The intervenors last asserted ground for jurisdiction rests upon N.Y.C.P.L.R. § 302(a)(3) which establishes long-arm jurisdiction where a defendant commits a tort without the state which gives rise to injury within the state. The applicants characterize CBN's instructions to Morgan Guaranty to refuse payment as tortious interference with contract. As an advising bank, Morgan Guaranty had no obligation, beyond transmitting accurate information, to the beneficiaries of the letter of credit. U.C.P. art. 12; N.Y.U.C.C. § 5-107(1) (McKinney 1962). Consequently, there existed no contractual relationship with which to interfere. Moreover, in Amigo Foods Corp. v. Marine Midland Bank, supra, the court found no merit in the plaintiff's contention that the wrongful dishonor of a letter of credit constituted a tortious act so as to form a basis for long-arm jurisdiction under Section 302(a)(3).
In conclusion, therefore, the court finds that the proposed intervenors' failure to demonstrate a basis of personal jurisdiction is a sufficient ground for denying permissive intervention. However, even if jurisdiction were established, there are other factors which militate against the court's exercising its discretion to permit intervention in this case.

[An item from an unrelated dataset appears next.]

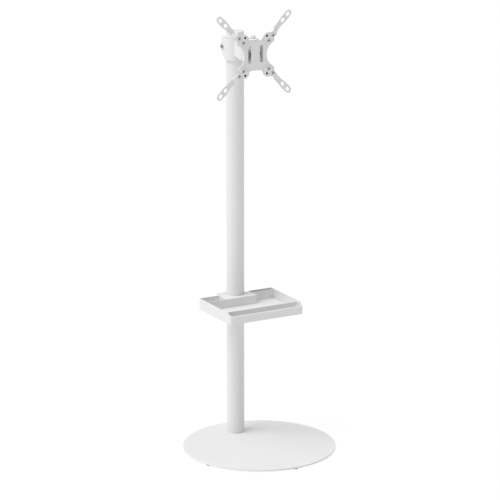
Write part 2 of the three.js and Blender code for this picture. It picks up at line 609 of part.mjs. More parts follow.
// A bolt hanging from height 0, with a round knob-like head above it.
function swivelScrew(length) {
  return turned([
    [0, -length], [3.5, -length], [4, -length + 0.5], [4, 0],
    [6.8, 0], [6.8, 5.8], [6.2, 6.8], [5, 7.2], [0, 7.2],
  ], 0, 0, 32);
}

// ---- head: plate and arms ----

// A point on the front view, from its distance along a diagonal and its offset towards the
// vertical centre line; sideX and sideZ pick the quadrant.
function diagonal(along, across, sideX, sideZ) {
  return [(sideX * (along - across)) / Math.SQRT2, HEAD_Z + (sideZ * (along + across)) / Math.SQRT2];
}

function plateOutline() {
  const quarter = [
    [15.2, PLATE_HALF_HEIGHT, 0], [22, PLATE_HALF_HEIGHT + 6, 2], [LOBE_INNER, LOBE_FAR, 3],
    [LOBE_FAR, LOBE_FAR, 8], [LOBE_FAR, LOBE_NEAR, 3],
  ];
  const corners = [];
  const side = Math.asin(SIDE_ARC_END / PLATE_SIDE_ARC);
  for (const [sideX, sideZ] of [[1, 1], [1, -1], [-1, -1], [-1, 1]]) {
    const lobe = quarter.map(([x, z, radius]) => [sideX * x, HEAD_Z + sideZ * z, radius]);
    const arc = [];
    for (let i = 0; i <= 5; i += 1) {
      const angle = side * (1 - i / 6);
      const x = PLATE_WAIST + PLATE_SIDE_ARC * (1 - Math.cos(angle));
      arc.push([sideX * x, HEAD_Z + sideZ * PLATE_SIDE_ARC * Math.sin(angle), 0]);
    }
    const run = [...lobe, ...arc];
    corners.push(...(sideX * sideZ > 0 ? run : run.reverse()));
  }
  return roundedOutline(corners);
}

function plateWindow(side) {
  const inner = side * WINDOW_INNER;
  const outer = side * WINDOW_OUTER;
  const low = Math.min(inner, outer);
  const high = Math.max(inner, outer);
  const slot = slabY(rectangle(low, high, WINDOW_BOTTOM, WINDOW_TOP, 1), PLATE_FRONT - 1, PLATE_BACK + 1);
  if (side < 0) {
    return slot;
  }
  const bulgeX = inner + WINDOW_BULGE / 2 + 0.25;
  return slot.add(bar('y', WINDOW_BULGE, PLATE_FRONT - 1, PLATE_BACK + 1, bulgeX, TILT_Z + 3, 24));
}

function tab(z0) {
  const round = bar('z', TAB_RADIUS, z0, z0 + TAB_THICKNESS, 0, SWIVEL_Y, 32);
  const joining = box(-TAB_RADIUS, TAB_RADIUS, PLATE_FRONT, SWIVEL_Y, z0, z0 + TAB_THICKNESS);
  const ahead = box(-40, 40, SWIVEL_Y - 60, PLATE_FRONT, z0 - 1, z0 + TAB_THICKNESS + 1);
  return round.add(joining).subtract(ahead);
}

// A cheek bent back beside a window, its rear corners rounded.
function plateCheek(side) {
  const profile = roundedOutline([
    [PLATE_FRONT + 0.5, CHEEK_LOW, 0], [CHEEK_BACK - 14, CHEEK_LOW, 4], [CHEEK_BACK, CHEEK_LOW + 7, 4],
    [CHEEK_BACK, CHEEK_HIGH, 4],
    [PLATE_FRONT + 0.5, CHEEK_HIGH, 0],
  ]);
  const faces = [side * CHEEK_NEAR, side * CHEEK_FAR];
  return slabX(profile, Math.min(...faces), Math.max(...faces));
}

function vesaPlate() {
  let plate = slabY(plateOutline(), PLATE_FRONT, PLATE_BACK);
  const ends = box(-TAB_RADIUS, TAB_RADIUS, PLATE_FRONT, PLATE_BACK, PLATE_LOWER_EDGE, TAB_TOP);
  plate = plate.add(ends);
  plate = plate.add(tab(TAB_TOP - TAB_THICKNESS)).add(tab(LOWER_TAB));
  plate = plate.add(plateCheek(-1)).add(plateCheek(1));
  plate = plate.subtract(plateWindow(-1)).subtract(plateWindow(1));
  plate = plate.subtract(bar('z', PIVOT_BORE, LOWER_TAB - 1, TAB_TOP + 1, 0, SWIVEL_Y, 16));
  for (const [x, z] of fixings()) {
    plate = plate.subtract(bar('y', ARM_SCREW_BORE, PLATE_FRONT - 1, PLATE_BACK + 1, x, z, SMALL_HOLE_SIDES));
  }
  for (const [sideX, sideZ] of QUADRANTS) {
    const z = HEAD_Z + sideZ * SCREW_FAR;
    const low = PLATE_FRONT - 1;
    plate = plate.subtract(bar('y', SPARE_HOLE_RADIUS, low, PLATE_BACK + 1, sideX * SPARE_HOLE_X, z, 20));
  }
  return plate;
}

const QUADRANTS = [[-1, 1], [1, 1], [1, -1], [-1, -1]];

function fixings() {
  const centres = [];
  for (const [sideX, sideZ] of QUADRANTS) {
    for (const half of [SCREW_NEAR, SCREW_FAR]) {
      centres.push([sideX * half, HEAD_Z + sideZ * half]);
    }
  }
  return centres;
}

// An elongated hole along a diagonal.
function armSlot(half, sideX, sideZ) {
  const along = half * Math.SQRT2;
  const reach = (SLOT_LENGTH - SLOT_WIDTH) / 2;
  const radius = SLOT_WIDTH / 2;
  const [x0, z0] = diagonal(along - reach, 0, sideX, sideZ);
  const [x1, z1] = diagonal(along + reach, 0, sideX, sideZ);
  const ends = bar('y', radius, 0, 60, x0, z0, 16).add(bar('y', radius, 0, 60, x1, z1, 16));
  const corners = [
    [along - reach, -radius], [along + reach, -radius], [along + reach, radius], [along - reach, radius],
  ].map(([distance, across]) => [...diagonal(distance, across, sideX, sideZ), 0]);
  return ends.add(slabY(roundedOutline(corners), 0, 60));
}

function arm(sideX, sideZ) {
  const outline = [
    [45.9, 20.3, 6], [62, 20.6, 7], [74.5, 8.9, 6], [82, 7.1, 4], [108, 7.3, 16], [122, 9.4, 16],
    [135, 9.6, 16], [153.4, 7.6, 7.2], [153.4, -7.6, 7.2], [135, -9.6, 16], [122, -9.4, 16], [108, -7.3, 16],
    [82, -7.1, 4], [45.9, -7.2, 3],
  ].map(([along, across, radius]) => [...diagonal(along, across, sideX, sideZ), radius]);
  const back = ARM_FRONT + ARM_JOGGLE;
  const side = new THREE.Shape([
    [40, ARM_FRONT], [JOGGLE_START, ARM_FRONT], [JOGGLE_END, back], [160, back], [160, back + ARM_SHEET],
    [JOGGLE_END - 1.4, back + ARM_SHEET], [JOGGLE_START - 1.4, ARM_FRONT + ARM_SHEET],
    [40, ARM_FRONT + ARM_SHEET],
  ].map(([along, y]) => new THREE.Vector2(along, y)));
  const bent = slabZ(side, -60, 60).rotate([0, Math.atan2(-sideZ, sideX) * THREE.MathUtils.RAD2DEG, 0]);
  let body = bent.translate([0, 0, HEAD_Z]).intersect(slabY(roundedOutline(outline), 0, 60));
  for (const half of [SCREW_NEAR, SCREW_FAR]) {
    const z = HEAD_Z + sideZ * half;
    body = body.subtract(bar('y', ARM_SCREW_BORE, 0, 60, sideX * half, z, SMALL_HOLE_SIDES));
  }
  const spareZ = HEAD_Z + sideZ * SCREW_FAR;
  body = body.subtract(bar('y', SPARE_HOLE_RADIUS, 0, 60, sideX * SPARE_HOLE_X, spareZ, 20));
  return body.subtract(armSlot(SLOT_NEAR, sideX, sideZ)).subtract(armSlot(SLOT_FAR, sideX, sideZ));
}

function addPlate() {
  addPart('vesa_plate', vesaPlate(), WHITE_STEEL);
  QUADRANTS.forEach(([sideX, sideZ], i) => {
    addPart(`arm_${i + 1}`, arm(sideX, sideZ), WHITE_STEEL);
    const [plugX, plugZ] = [sideX * SPARE_HOLE_X, HEAD_Z + sideZ * SCREW_FAR];
    const plug = bar('y', SPARE_HOLE_RADIUS - GAP, ARM_FRONT + 0.6, PLATE_BACK - GAP, plugX, plugZ, 20);
    addPart(`spare_plug_${i + 1}`, plug, NYLON);
  });
  fixings().forEach(([x, z], i) => {
    const screw = place(buttonScrew(3.7, 2.2, 1.95, 12, 1.3), 'y', x, ARM_FRONT - GAP, z);
    addPart(`arm_screw_${i + 1}`, screw, BLACK_STEEL);
    addPart(`arm_nut_${i + 1}`, place(hexNut(4, 3.2, ARM_SCREW_BORE), 'y', x, PLATE_BACK + GAP, z), ZINC);
  });
}

addBase();
addPole();
addTray();
addHead();
addPlate();

export default stand;
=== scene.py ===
import json
import math

import bmesh
import bpy
from mathutils import Matrix, Vector


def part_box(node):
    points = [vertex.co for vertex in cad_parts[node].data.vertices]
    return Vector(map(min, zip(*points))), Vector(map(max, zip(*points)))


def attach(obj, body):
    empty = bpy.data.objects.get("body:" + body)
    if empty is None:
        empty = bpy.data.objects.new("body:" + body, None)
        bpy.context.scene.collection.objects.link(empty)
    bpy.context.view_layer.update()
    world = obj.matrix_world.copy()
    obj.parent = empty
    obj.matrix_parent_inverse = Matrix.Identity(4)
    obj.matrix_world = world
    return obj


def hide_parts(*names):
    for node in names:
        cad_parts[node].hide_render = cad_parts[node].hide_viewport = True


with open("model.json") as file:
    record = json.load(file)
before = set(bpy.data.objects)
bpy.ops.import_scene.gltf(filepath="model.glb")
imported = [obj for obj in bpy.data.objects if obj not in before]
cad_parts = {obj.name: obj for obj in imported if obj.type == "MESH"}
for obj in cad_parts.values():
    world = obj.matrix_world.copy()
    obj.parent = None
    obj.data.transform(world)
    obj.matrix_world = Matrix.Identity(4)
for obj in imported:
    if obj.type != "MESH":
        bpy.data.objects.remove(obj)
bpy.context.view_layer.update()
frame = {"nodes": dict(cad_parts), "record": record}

TAU = 2 * math.pi

WELD = 1e-6  # points closer than this are one point
SHARP = 35  # an edge that turns by more degrees than this is a hard edge
SHARP_TURNED = 50  # the same for upright turned pieces
SHARP_FOOT = 40  # the same for the feet
FLAT = 0.3  # neighbouring CAD faces within this many degrees are merged
ROUNDING_ERROR = 1e-9  # metres

# Shank radius and thread pitch of each screw size, and its nut's bore.
M4, M5, M6, M8 = (0.0019, 0.0007), (0.0024, 0.0008), (0.0029, 0.001), (0.0039, 0.00125)
M4_NUT_BORE, M5_NUT_BORE, M8_NUT_BORE = 0.0021, 0.0028, 0.0042
CLEARANCE_BORE = 0.0043  # radius of the hole that the swivel bolt runs in

HUB = 0.02  # the flat at the middle of a turned face, as a part of the radius
POLE_WALL = 0.002
SWIVEL_HEAD_HEIGHT = 0.0072


# ---------------------------------------------------------------- materials


def new_material(name):
    """A node material, its node tree and its main shader."""
    material = bpy.data.materials.new(name)
    material.use_nodes = True
    tree = material.node_tree
    shader = tree.nodes["Principled BSDF"]
    return material, tree, shader


def noise(tree, scale, detail=3.0, roughness=0.5):
    """A noise texture in the object's own coordinates; scale is in features per metre."""
    place = tree.nodes.new("ShaderNodeTexCoord")
    texture = tree.nodes.new("ShaderNodeTexNoise")
    texture.inputs["Scale"].default_value = scale
    texture.inputs["Detail"].default_value = detail
    texture.inputs["Roughness"].default_value = roughness
    tree.links.new(place.outputs["Object"], texture.inputs["Vector"])
    return texture.outputs["Fac"]


def ramp(tree, value, low, high):
    """Maps the middle of a noise's range onto a range of numbers or of colours."""
    node = tree.nodes.new("ShaderNodeValToRGB")
    node.color_ramp.elements[0].position = 0.3
    node.color_ramp.elements[1].position = 0.7
    for element, target in zip(node.color_ramp.elements, (low, high)):
        rgb = target if isinstance(target, tuple) else (target,) * 3
        element.color = (*rgb, 1)
    tree.links.new(value, node.inputs["Fac"])
    return node.outputs["Color"]


def bump(tree, height, distance, strength, after=None):
    """A bump of the given depth in metres, laid over another one where there is one."""
    node = tree.nodes.new("ShaderNodeBump")
    node.inputs["Distance"].default_value = distance
    node.inputs["Strength"].default_value = strength
    tree.links.new(height, node.inputs["Height"])
    if after is not None:
        tree.links.new(after, node.inputs["Normal"])
    return node.outputs["Normal"]


def coated_steel(name, colour):
    """Powder coat: fine orange peel, and a trace of speckle and cloudiness in colour and gloss."""
    material, tree, shader = new_material(name)
    cloud = noise(tree, 9, 2)
    fine = noise(tree, 1400, 2)
    peel = noise(tree, 420, 3, 0.55)
    tone = tree.nodes.new("ShaderNodeMix")
    tone.data_type = "RGBA"
    tone.blend_type = "MULTIPLY"
    tone.inputs["Factor"].default_value = 1
    tree.links.new(ramp(tree, cloud, tuple(c * 0.985 for c in colour), colour), tone.inputs["A"])
    tree.links.new(ramp(tree, fine, 0.975, 1.0), tone.inputs["B"])
    tree.links.new(tone.outputs["Result"], shader.inputs["Base Color"])
    tree.links.new(ramp(tree, peel, 0.40, 0.52), shader.inputs["Roughness"])
    grain = bump(tree, fine, 0.00002, 0.6)
    tree.links.new(bump(tree, peel, 0.00006, 0.8, grain), shader.inputs["Normal"])
    shader.inputs["Specular IOR Level"].default_value = 0.4
    return material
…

Discretionary Grounds Under Rule 24(b)
While Rule 24(b) allows intervention where there exists a common question of law or fact, it also states that the possibility of delay or prejudice to the existing parties is a relevant consideration. Courts may deny intervention in cases presenting common factual or legal issues if "collateral or extrinsic issues are apt to be injected by the intervenor." Walter E. Heller & Co. v. Cox, 379 F. Supp. 299, 310 (S.D.N.Y.1974).

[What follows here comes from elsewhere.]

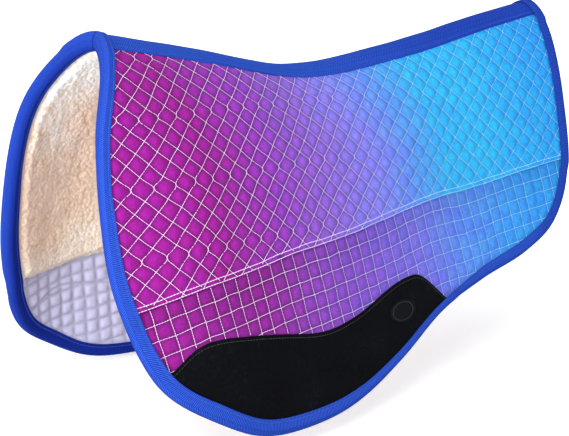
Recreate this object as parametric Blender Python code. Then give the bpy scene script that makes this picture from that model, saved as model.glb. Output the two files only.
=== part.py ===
"""Western barrel saddle pad with a contoured spine, modelled in Blender 4.5.

The pad stands as it would on the horse: X runs from the withers to the loin, the near side is
at -Y and Z is up. Every layer is cut flat, as cloth is, on a pattern of (x, s, h): x along the
spine, s over the back from the spine seam, h the height above the outer face. The flat piece is
then draped over the back. Pattern sizes are in millimetres.
"""

import functools
import math

import bmesh
import bpy

# Spine line: height of the ridge at stations from the front end of the seam
SPINE_LINE = ((-120, 20), (0, 0), (120, -24), (265, -53), (430, -38), (600, -9), (800, 18))
ORIGIN_X = 300.0
FRONT_X = -60.0
REAR_X = 680.0

# Crown and side: value at FRONT_X, value at REAR_X and what the middle adds
CROWN_REACH = (68.0, 46.0, -10.0)
SIDE_REACH = (112.0, 102.0, -6.0)
SIDE_STARTS_Z = (-221.0, -256.0, -6.0)
SIDE_LEAN = math.radians(13.4)
FOLD_RADIUS = 45.0

# How much wider and lower the far side hangs, and how far over the back it gains the width
FAR_WIDER = 13.0
FAR_LOWER = 17.0
FAR_REACH = 120.0

# Plan of the side at SIDE_LEVEL: its half-width, then the slope of each zone
SIDE_LEVEL = -230.0
HALF_WIDTH = 143.8
FRONT_TUCK = 0.362
SIDE_TAPER = -0.1016
REAR_FLARE = 0.0227
TUCK_ENDS = (-20.0, 60.0)
FLARE_STARTS = (430.0, 540.0)

# Outline of one side on the flat pattern, from the withers round to the loin
OUTLINE = (
    (-9, 0), (-27, 60), (-57, 142), (-68, 235), (-64, 320), (-36, 408), (18, 452),
    (92, 472), (190, 451), (310, 397), (395, 358), (480, 341), (565, 333), (628, 309),
    (667, 250), (681, 150), (688, 60), (687, 0),
)
SEAM = ((-90, 342), (0, 318), (92, 290), (186, 256), (288, 230), (401, 219), (520, 225), (720, 236))
FLEECE_HEM = ((-90, 346), (-5, 347), (60, 330), (190, 284), (400, 248), (520, 250), (720, 262))
LEATHER_TOP = (
    (-23, 397), (18, 369), (84, 360), (178, 354), (236, 337), (300, 310), (338, 301),
    (366, 306), (405, 343),
)

# Quilting: pitch of the diamonds along the spine and over the back, the crossing that they are
# counted from, how far their rows hang with the spine, pitch of the squares along the seam and
# away from it, rise of each
DIAMOND = (24.5, 25.0)
DIAMOND_AT = (39.0, 125.0)
HANG = 1.07
SQUARE = (17.4, 18.0)
LINING_SQUARE = (34.8, 36.0)
FIRST_ROW = 16.0
DIAMOND_LOFT = 2.2
SQUARE_LOFT = 1.4
LINING_LOFT = 1.6
LEAST_LOFT = 1.1
PRESSED = 0.2
EASE = 4.0

# Thickness of each layer
SHELL = 2.0
CORE = 9.6
FLEECE = 7.0
FLEECE_EDGE = 1.6
WADDING = 5.2
LINING = 1.6
LEATHER = 1.5
TAPE = 1.6
BINDING = 1.6

# Fits between neighbours
CLEARANCE = 0.4
RAISED = 0.7
SPINE_GAP = 0.6
TUCK_IN = 12.0
HEM = 8.0
STEP_DOWN = 18.0
STEP_STARTS = 3.0
TAPE_STEP = (8.0, 10.0)

# Widths of the binding and of the tape over the spine
BINDING_FACE = 16.0
BINDING_ROLL = 2.8
TAPE_HALF_FRONT = 38.0
TAPE_HALF_REAR = 28.0
FLEECE_BEVEL = 8.0
FLEECE_CLEAR = 1.5

# Between these stations the side is flat, so the leather needs no crease there
SIDE_FLAT = (62.0, 430.0)

# Where the outline leaves the leather, as s at the front and x at the rear
LEATHER_ENDS = (386.0, 418.0)

# Bare oval badge on the near wear leather
BADGE_AT = (322.0, 339.0)
BADGE_SIZE = (46.0, 28.0)
BADGE_THICK = 1.2
BADGE_RIM = 2.5
BADGE_SUNK = 0.4
BADGE_GAP = 0.3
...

Although the contracts of plaintiff and the proposed intervenors all involve supplying cement to Nigeria, they differ in several material aspects. The most important of these is the choice of law provisions. The NAC contract provides that it will be governed by the "Laws of New York City," the Nikkei contract by the "Laws of the U.S.A." and the Chenax contract by the "Laws of Switzerland." The initial inquiry, therefore, will be to discover which law applies, to determine what that law is and then to resolve whether any party's rights or obligations change by applying that body of law. There are other, less significant differences.
The difference in the choice of law provisions could inject complex legal issues, collateral to this case, of sufficient magnitude to weigh against intervention.

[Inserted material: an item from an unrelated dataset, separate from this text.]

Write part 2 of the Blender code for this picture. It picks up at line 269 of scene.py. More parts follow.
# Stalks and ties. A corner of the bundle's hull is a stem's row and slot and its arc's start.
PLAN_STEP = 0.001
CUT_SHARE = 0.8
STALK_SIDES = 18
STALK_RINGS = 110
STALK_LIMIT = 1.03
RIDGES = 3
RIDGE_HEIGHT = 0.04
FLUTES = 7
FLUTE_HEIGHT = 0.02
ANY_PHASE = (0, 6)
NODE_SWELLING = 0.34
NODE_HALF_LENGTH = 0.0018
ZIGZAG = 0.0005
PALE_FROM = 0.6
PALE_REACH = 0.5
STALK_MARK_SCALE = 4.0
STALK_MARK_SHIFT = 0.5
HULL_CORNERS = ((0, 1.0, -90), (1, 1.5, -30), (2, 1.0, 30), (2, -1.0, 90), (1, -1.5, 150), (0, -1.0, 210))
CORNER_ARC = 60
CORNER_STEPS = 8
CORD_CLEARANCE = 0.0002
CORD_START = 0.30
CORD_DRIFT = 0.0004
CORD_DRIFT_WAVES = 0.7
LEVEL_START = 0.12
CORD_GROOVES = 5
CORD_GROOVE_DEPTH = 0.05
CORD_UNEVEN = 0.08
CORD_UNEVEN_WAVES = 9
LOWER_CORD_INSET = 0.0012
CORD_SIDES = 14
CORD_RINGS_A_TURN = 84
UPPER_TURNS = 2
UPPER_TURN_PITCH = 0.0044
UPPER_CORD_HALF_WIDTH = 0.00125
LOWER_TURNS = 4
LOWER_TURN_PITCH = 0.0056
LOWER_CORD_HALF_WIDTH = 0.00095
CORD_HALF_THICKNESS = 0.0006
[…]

Furthermore, the plaintiff has consistently followed a course of pursuing its rights with alacrity: first, by attaching defendants' funds which necessitated posting a substantial bond; second, by successfully opposing defendants' proposed consolidation of this action with a related case involving a similar cement purchase, National Bank and Trust Co. v. J.L.M. Int'l Inc., 421 F. Supp. 1269 (S.D.N.Y.1976), and third, by recently moving for summary judgment. As an alternative to summary judgment plaintiff seeks an expedited trial. The motion has been argued and trial in a month requested. Moreover, plaintiff claims its diligence is directly related to its financial condition which, it claims, has grown precarious due to defendants' actions and threatens to worsen if trial is delayed. The statement of Judge Wyzanski is no less true today, in that:
"Additional parties always take additional time. Even if they have no witnesses of their own, they are the source of additional questions, objections, briefs, arguments, motions and the like which tend to make the proceeding a Donnybrook Fair."
Crosby Steam Gage & Valve Co. v. Manning, Maxwell & Moore, Inc., 51 F. Supp. 972, 973 (D.Mass. 1943).
This case has a greater potential for becoming a Donnybrook than most. While the proposed intervenors state that only seven concerns were beneficiaries of a CBN credit payable through a New York bank, an unknown number may have involved Morgan Guaranty in the role of an advising bank -- a role urged by the applicants as an appropriate basis for their intervention. Finally, while the opposition of the existing parties to the proposed intervention is not conclusive, it is, nevertheless, another factor to be considered. Commonwealth Edison Co. v. Allis-Chalmers Mfg. Co., 207 F. Supp. 252 (N.D.Ill.1962), aff'd, 315 F.2d 564 (7th Cir. 1963).
In sum, the court finds little benefit to counterbalance the probable delay. In re Penn Central Commercial Paper Litigation, 62 F.R.D. 341 (S.D.N.Y.1974), aff'd sub nom. Shulman v. Goldman, Sachs & Co., 515 F.2d 505 (2d Cir. 1975). While the contracts all relate to the purchase of cement, their legal and factual disparity, the necessity of additional proof due to the separate documentation, and the potential prejudice to the existing parties combine to cause the court, in its discretion, to deny intervention under Rule 24(b).